- Born: 4 February 1788 Exeter, England
- Died: 7 May 1877 (aged 89) York, England
- Occupation: Historian
- Partner: Laetitia Wellbeloved
- Relatives: Charles Wellbeloved (father-in-law)

Academic background
- Education: Glasgow University

Academic work
- Notable students: John James Tayler, James Martineau

= John Kenrick (historian) =

English classical historian (1788–1877)

Reverend John Kenrick (4 February 1788 – 7 May 1877) was an English classical historian.

==Life==
He was born on 4 February 1788 at Exeter, the eldest son of Timothy Kenrick, Unitarian minister, and his first wife, Mary, daughter of John Waymouth of Exeter. He was educated at the local grammar school run by the Rev. Charles Lloyd and later at the nonconformist academy conducted by his father and the Rev. Joseph Bretland.

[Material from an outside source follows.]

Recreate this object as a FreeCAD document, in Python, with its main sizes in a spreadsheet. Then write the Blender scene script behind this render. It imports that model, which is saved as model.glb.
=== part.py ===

In 1807, Kenrick matriculated at Glasgow University. He was the first prizeman in his class for three successive years, won the Gartmore gold medal for an essay on the English constitution in the Tudor period, and a silver medal for an essay on the aberration of light. He graduated MA in 1810. Later that year, Kenrick became classics tutor at Manchester College, York. In 1819, he was given leave of absence to spend a sabbatical year in Germany, reading history at Göttingen. He returned to York in 1820 and began translating German classical works, including August Wilhelm Zumpt's Latin Grammar, Rost and Wusteman's Introduction to Greek Prose Composition and Matthiae's Greek Grammar.

In 1840, when the college returned to Manchester, Kenrick became professor of history, a post he held until his retirement in 1850. He continued to live in York, and travelled to Manchester to deliver lectures. Several of his pupils became celebrated for their writing, most notably John James Tayler (1797–1869), James Martineau (1805–1900), and George Vance Smith (1816–1902).

Kenrick joined the Yorkshire Philosophical Society on its foundation in 1823 and subsequently served on its Council and as a Vice-President. He was appointed the honorary curator of antiquities at the Yorkshire Museum in 1858, succeeding his father-in-law Charles Wellbeloved in the post. As part of a memorial to Wellebeloved, he donated his copies of Francis Drake's Eboracum and John Horseley's Britannia Romana to the museum.

A portrait of Kenrick by the artist George Patten was hung on the staircase in the Yorkshire Museum after his death. It was placed alongside one of Charles Wellbeloved.

Kenrick died on 7 May 1877 and was buried in York Cemetery.

===Family===
Kenrick married, on 13 August 1821, Laetitia Wellbeloved (1795-1879), daughter of the principal of Manchester College, York, Charles Wellbeloved. They had no children.

==Publications==
- 1841. The Egypt of Herodotus.
- 1850. Ancient Egypt under the Pharaohs.
- 1855. Phoenicia.
- 1858. Roman Sepulchral Inscriptions: their relation to archaeology, language, and religion.